Look at the entries below and reproduce them exactly.

**Available records:**
* start *

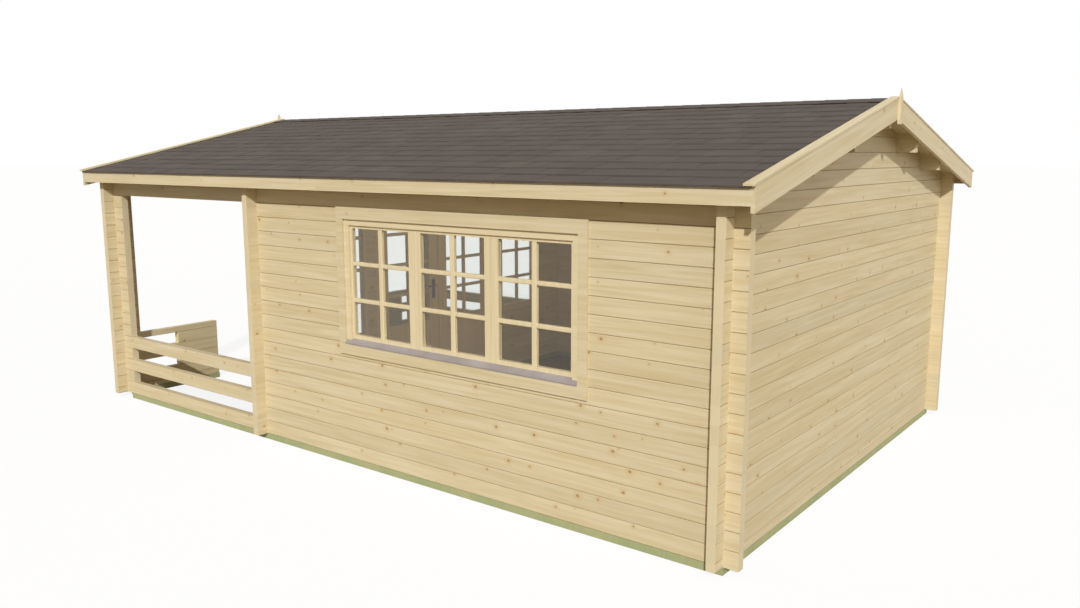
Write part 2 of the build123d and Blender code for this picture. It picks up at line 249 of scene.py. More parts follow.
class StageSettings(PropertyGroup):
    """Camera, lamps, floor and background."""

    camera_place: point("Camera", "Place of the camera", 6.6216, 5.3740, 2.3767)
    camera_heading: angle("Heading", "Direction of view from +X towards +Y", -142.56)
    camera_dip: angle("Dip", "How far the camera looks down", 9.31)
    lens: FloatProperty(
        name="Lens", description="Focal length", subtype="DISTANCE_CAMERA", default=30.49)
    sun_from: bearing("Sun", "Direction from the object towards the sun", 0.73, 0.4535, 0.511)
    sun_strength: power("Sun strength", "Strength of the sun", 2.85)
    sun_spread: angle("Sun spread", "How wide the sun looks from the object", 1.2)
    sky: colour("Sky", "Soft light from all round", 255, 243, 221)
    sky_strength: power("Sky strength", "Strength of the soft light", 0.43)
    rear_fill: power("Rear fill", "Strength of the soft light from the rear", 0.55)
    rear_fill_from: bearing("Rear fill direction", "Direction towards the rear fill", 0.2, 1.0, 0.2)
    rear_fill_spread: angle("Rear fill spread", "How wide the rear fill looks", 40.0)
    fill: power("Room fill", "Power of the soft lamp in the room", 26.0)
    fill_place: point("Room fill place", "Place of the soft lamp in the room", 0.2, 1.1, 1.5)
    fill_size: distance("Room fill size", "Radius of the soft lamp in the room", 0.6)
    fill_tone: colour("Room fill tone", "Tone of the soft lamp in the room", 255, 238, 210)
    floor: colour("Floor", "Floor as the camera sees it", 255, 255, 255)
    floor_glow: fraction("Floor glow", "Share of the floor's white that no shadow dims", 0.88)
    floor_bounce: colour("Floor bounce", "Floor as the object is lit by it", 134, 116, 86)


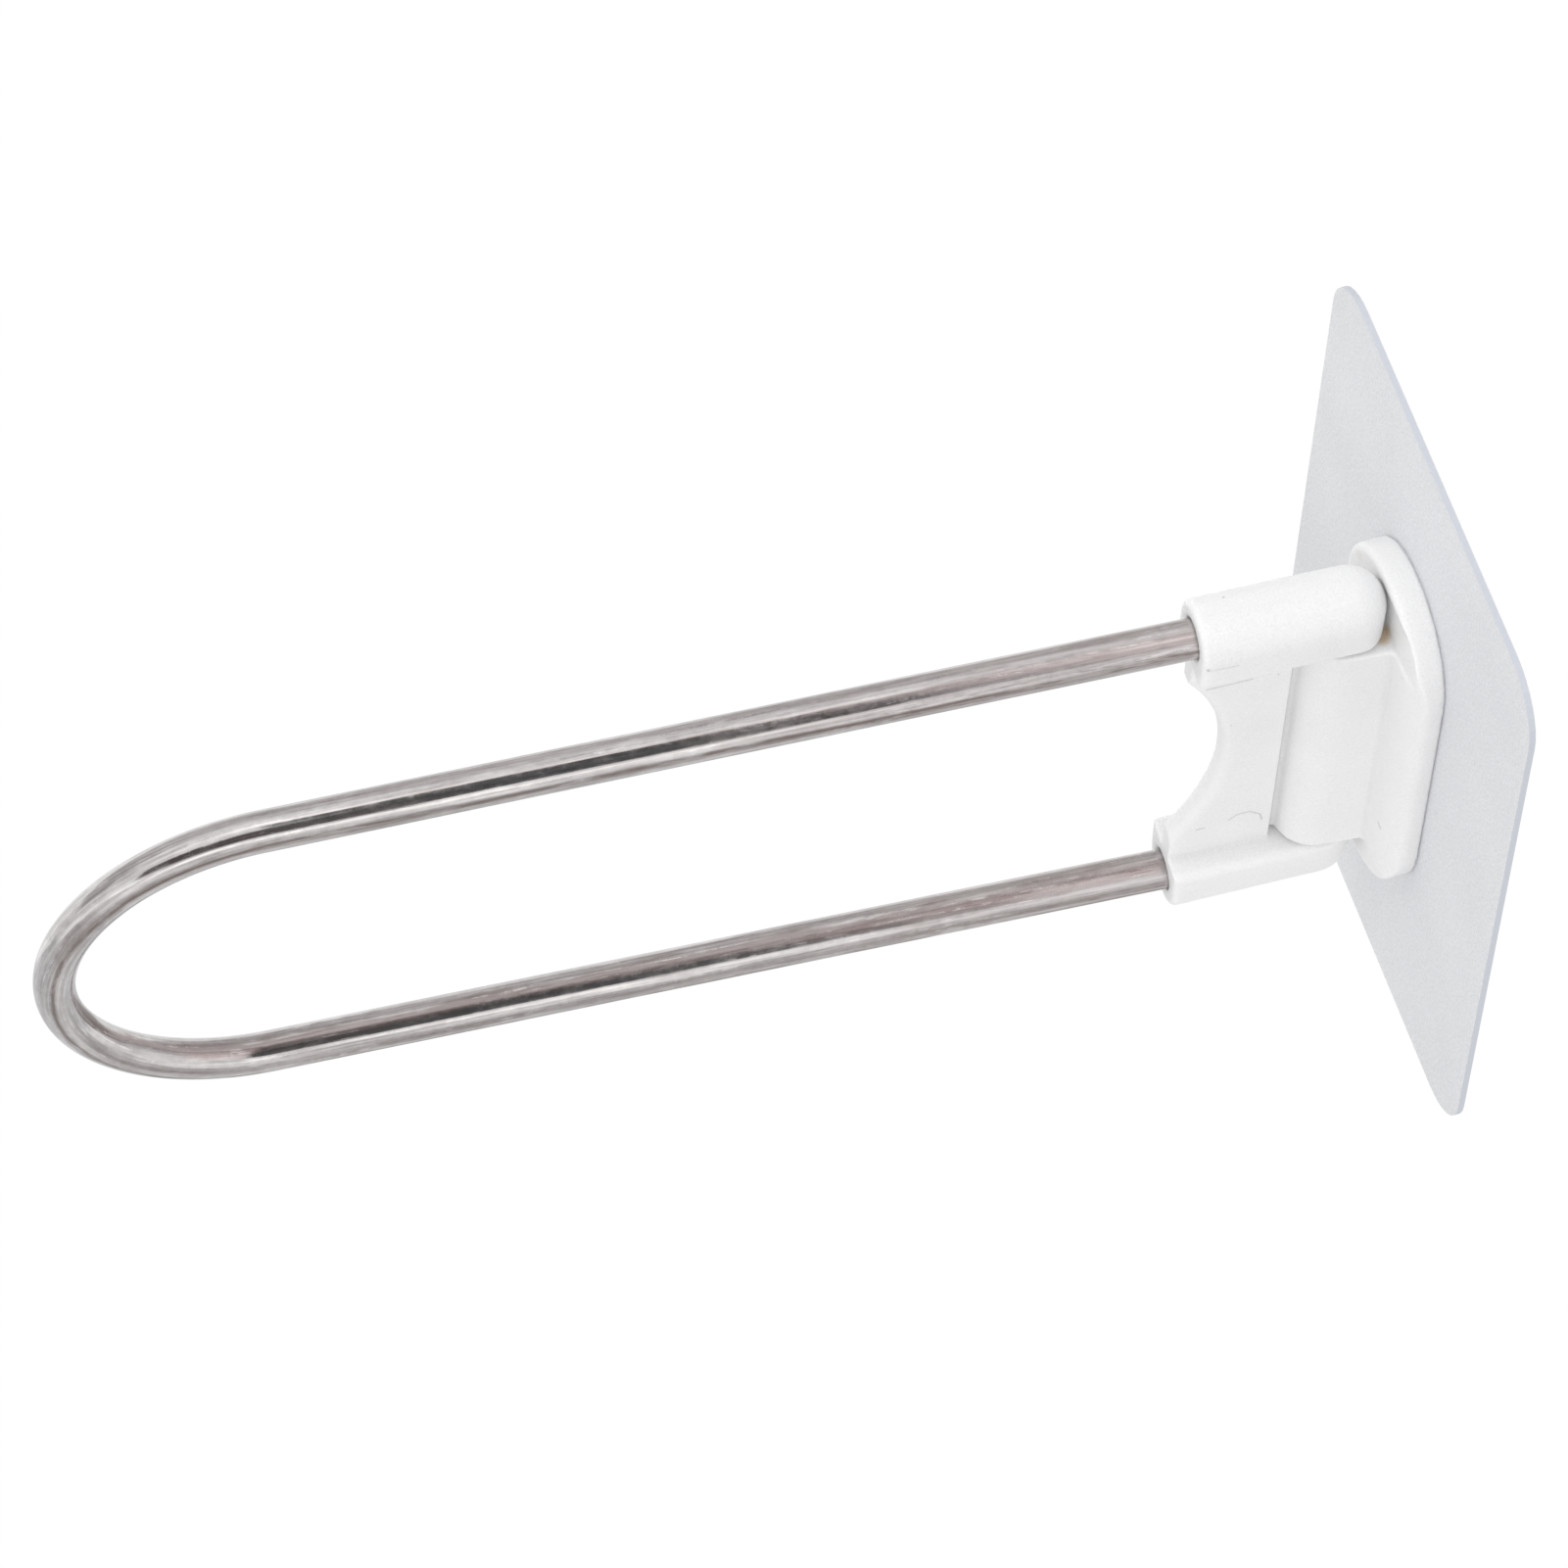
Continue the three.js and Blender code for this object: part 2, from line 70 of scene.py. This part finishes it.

* end *

**Response for this exercise:**
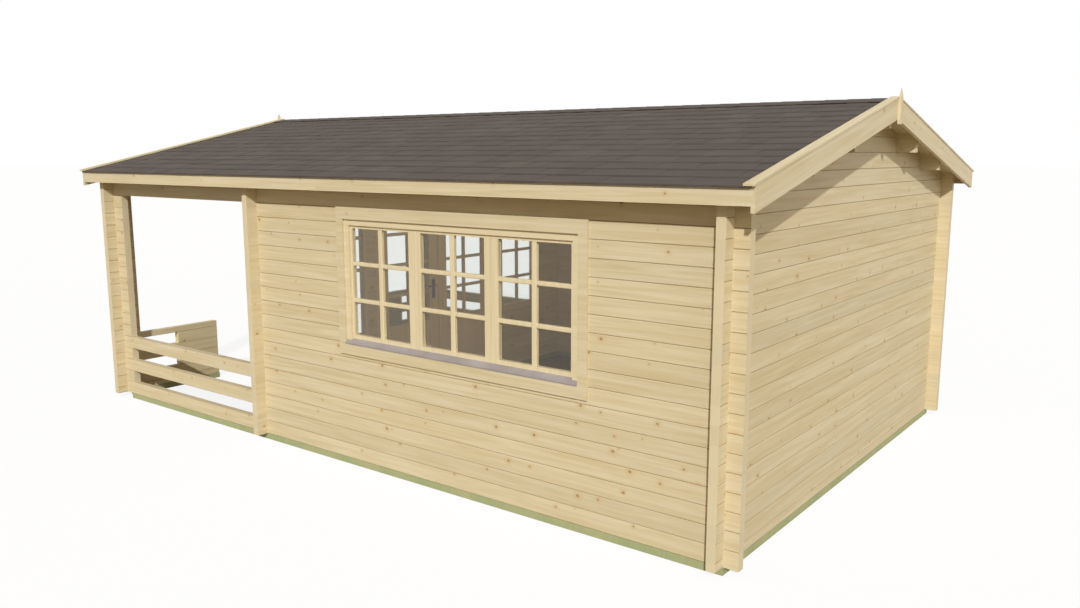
Write part 2 of the build123d and Blender code for this picture. It picks up at line 249 of scene.py. More parts follow.
class StageSettings(PropertyGroup):
    """Camera, lamps, floor and background."""

    camera_place: point("Camera", "Place of the camera", 6.6216, 5.3740, 2.3767)
    camera_heading: angle("Heading", "Direction of view from +X towards +Y", -142.56)
    camera_dip: angle("Dip", "How far the camera looks down", 9.31)
    lens: FloatProperty(
        name="Lens", description="Focal length", subtype="DISTANCE_CAMERA", default=30.49)
    sun_from: bearing("Sun", "Direction from the object towards the sun", 0.73, 0.4535, 0.511)
    sun_strength: power("Sun strength", "Strength of the sun", 2.85)
    sun_spread: angle("Sun spread", "How wide the sun looks from the object", 1.2)
    sky: colour("Sky", "Soft light from all round", 255, 243, 221)
    sky_strength: power("Sky strength", "Strength of the soft light", 0.43)
    rear_fill: power("Rear fill", "Strength of the soft light from the rear", 0.55)
    rear_fill_from: bearing("Rear fill direction", "Direction towards the rear fill", 0.2, 1.0, 0.2)
    rear_fill_spread: angle("Rear fill spread", "How wide the rear fill looks", 40.0)
    fill: power("Room fill", "Power of the soft lamp in the room", 26.0)
    fill_place: point("Room fill place", "Place of the soft lamp in the room", 0.2, 1.1, 1.5)
    fill_size: distance("Room fill size", "Radius of the soft lamp in the room", 0.6)
    fill_tone: colour("Room fill tone", "Tone of the soft lamp in the room", 255, 238, 210)
    floor: colour("Floor", "Floor as the camera sees it", 255, 255, 255)
    floor_glow: fraction("Floor glow", "Share of the floor's white that no shadow dims", 0.88)
    floor_bounce: colour("Floor bounce", "Floor as the object is lit by it", 134, 116, 86)


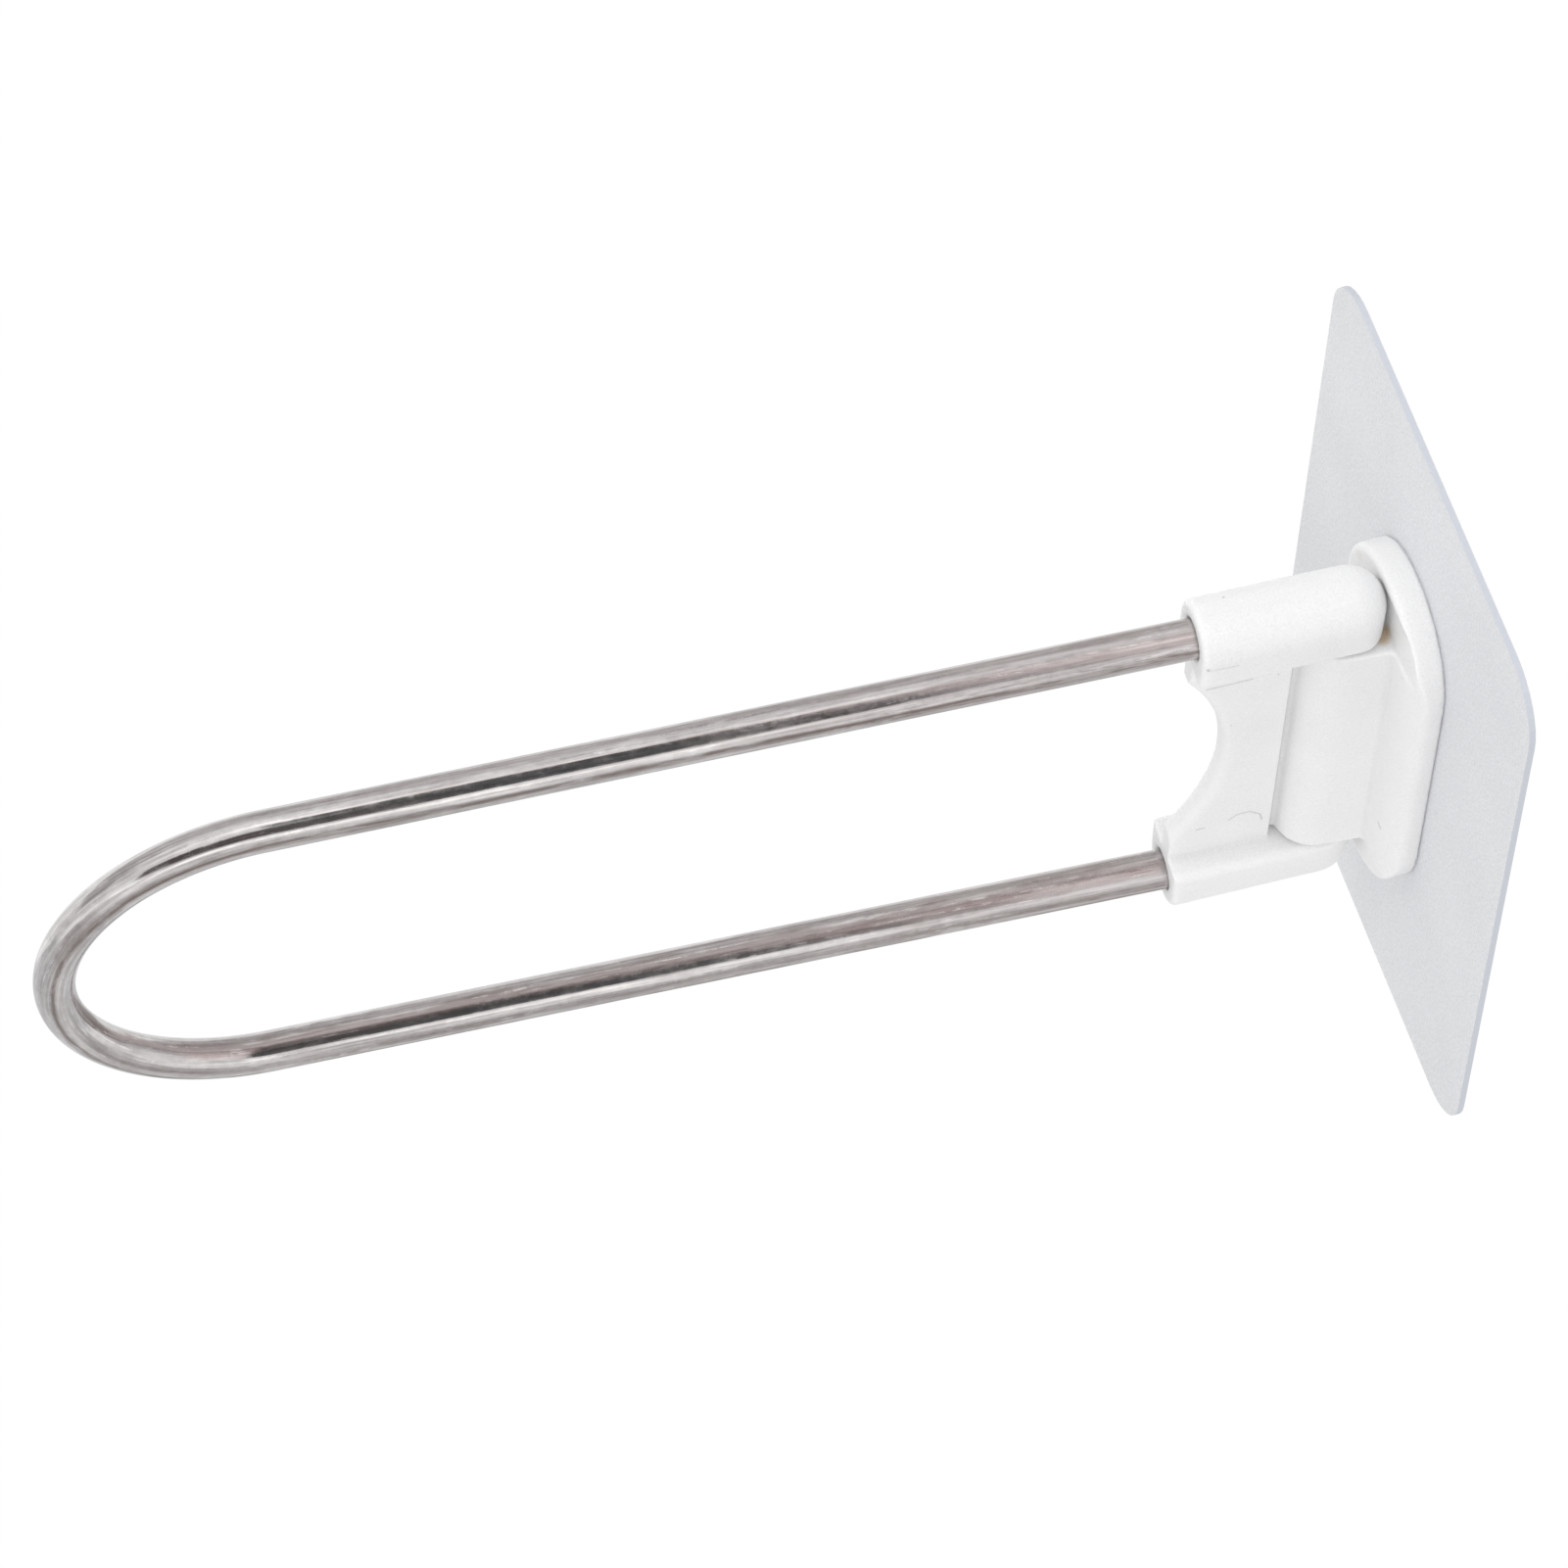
Continue the three.js and Blender code for this object: part 2, from line 70 of scene.py. This part finishes it.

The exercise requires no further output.